Every byte of government data hosted on foreign servers is subject to foreign jurisdiction. Every critical system dependent on a submarine cable owned by a multinational creates a single point of failure that no local engineer can fix.
The Scale Myth
The standard argument against sovereign infrastructure goes like this: "You're too small. You can't compete with hyperscalers. It's cheaper to rent from AWS than to build your own."
This framing confuses efficiency with autonomy. Sovereignty isn't about building a better data centre than Amazon. It's about ensuring that your government can function when the cable gets cut, when the vendor changes its pricing, or when a foreign government issues a subpoena for your citizens' data.
Pacific nations don't need to replicate Silicon Valley infrastructure. They need resilient, appropriately-scaled systems that serve local needs first.
What Sovereign Infrastructure Actually Looks Like
Digital sovereignty for Pacific nations isn't about isolation — it's about control. Practical sovereignty means:
- Local data residency — government data stored on local or regional servers, with clear legal jurisdiction
- Open standards — systems built on open protocols (like MCP) that prevent vendor lock-in
- Regional cooperation — shared infrastructure between Pacific nations to achieve scale without dependence on distant providers
- Local technical capacity — training and retaining engineers who can maintain critical systems
New Caledonia as a Case Study
New Caledonia's open data portal (data.gouv.nc) represents a model for the Pacific. By publishing structured data through standardised APIs, the territory has created infrastructure that AI agents can query directly — without routing through any foreign cloud service.
Kanaky Tech's MCP server for this portal demonstrates the principle: sovereign data + open protocols = AI-ready infrastructure that serves local interests first.
The AI Dimension
The rise of AI agents makes sovereignty more urgent, not less. When an AI system analyses your population data, manages your supply chain logistics, or assists in policy decisions, who controls that AI's access to your data matters enormously.

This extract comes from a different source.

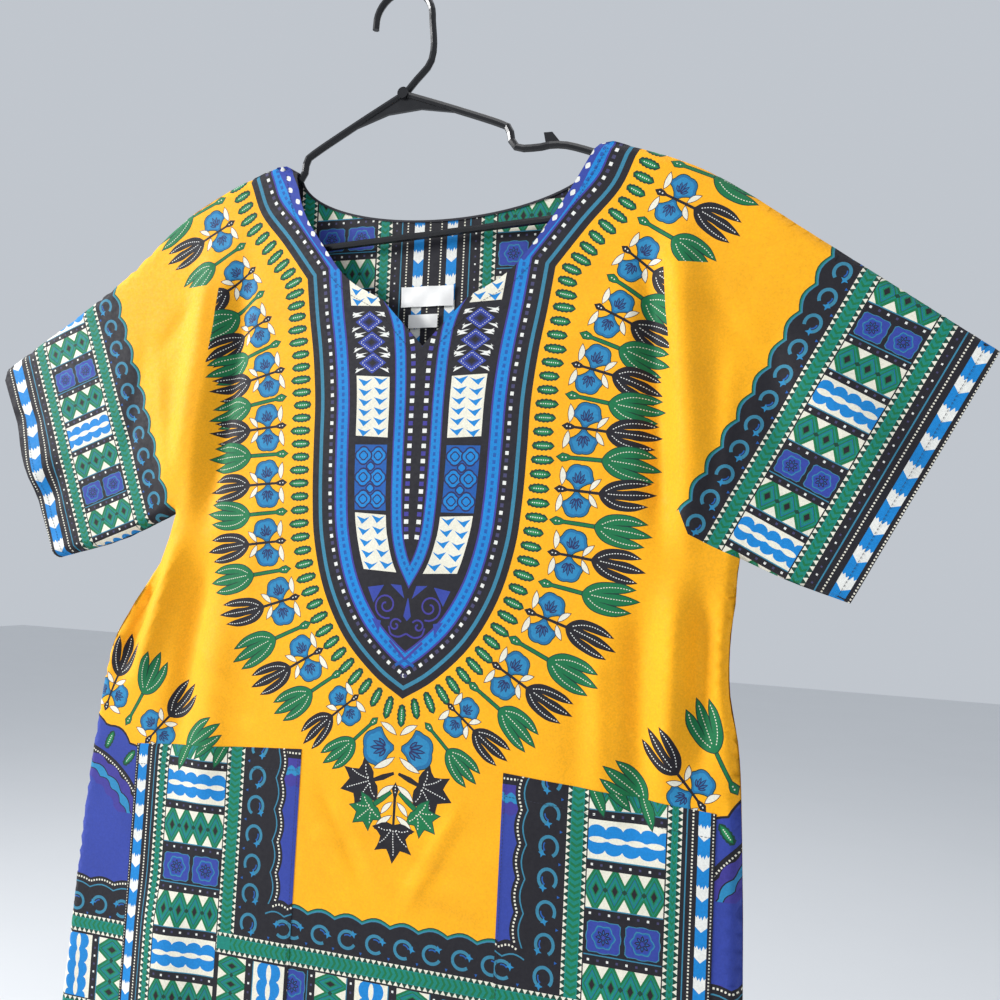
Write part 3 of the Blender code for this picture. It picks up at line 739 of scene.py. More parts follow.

Nations that build sovereign AI infrastructure now will be able to:
- Run AI agents that operate within their legal framework
- Keep sensitive analytical processes on local systems
- Shape AI behaviour to respect local cultural contexts
- Avoid paying rent to foreign companies for access to their own data's insights
The nations that will thrive in the AI era aren't the ones with the biggest budgets — they're the ones with the most intentional infrastructure.
The Window Is Closing
Every month that passes without investment in sovereign infrastructure increases dependency. Migration costs compound. Vendor lock-in deepens. Local technical talent emigrates to markets that invest in them.
The Pacific has a window — perhaps five years — to build the foundations of digital autonomy. The tools are open-source. The protocols are maturing. The cost of sovereign infrastructure has never been lower.
But the window won't stay open forever. The cloud monopolies are consolidating. AI capabilities are accelerating. The nations that act now will shape their digital future. The ones that wait will have it shaped for them.
What Needs to Happen
- Government commitment — digital sovereignty needs to be a policy priority, not an IT afterthought
- Regional data treaties — Pacific nations should establish agreements on data residency, cross-border data flows, and shared infrastructure
- Open data mandates — every government agency should publish structured data through open APIs
- Local AI capacity — invest in training Pacific Islanders in AI, data science, and systems engineering
- Pacific-owned infrastructure — explore regional cloud cooperatives, shared MCP server registries, and Pacific-managed submarine cable governance
The technology exists. The question is whether Pacific leaders will seize this moment or let it pass.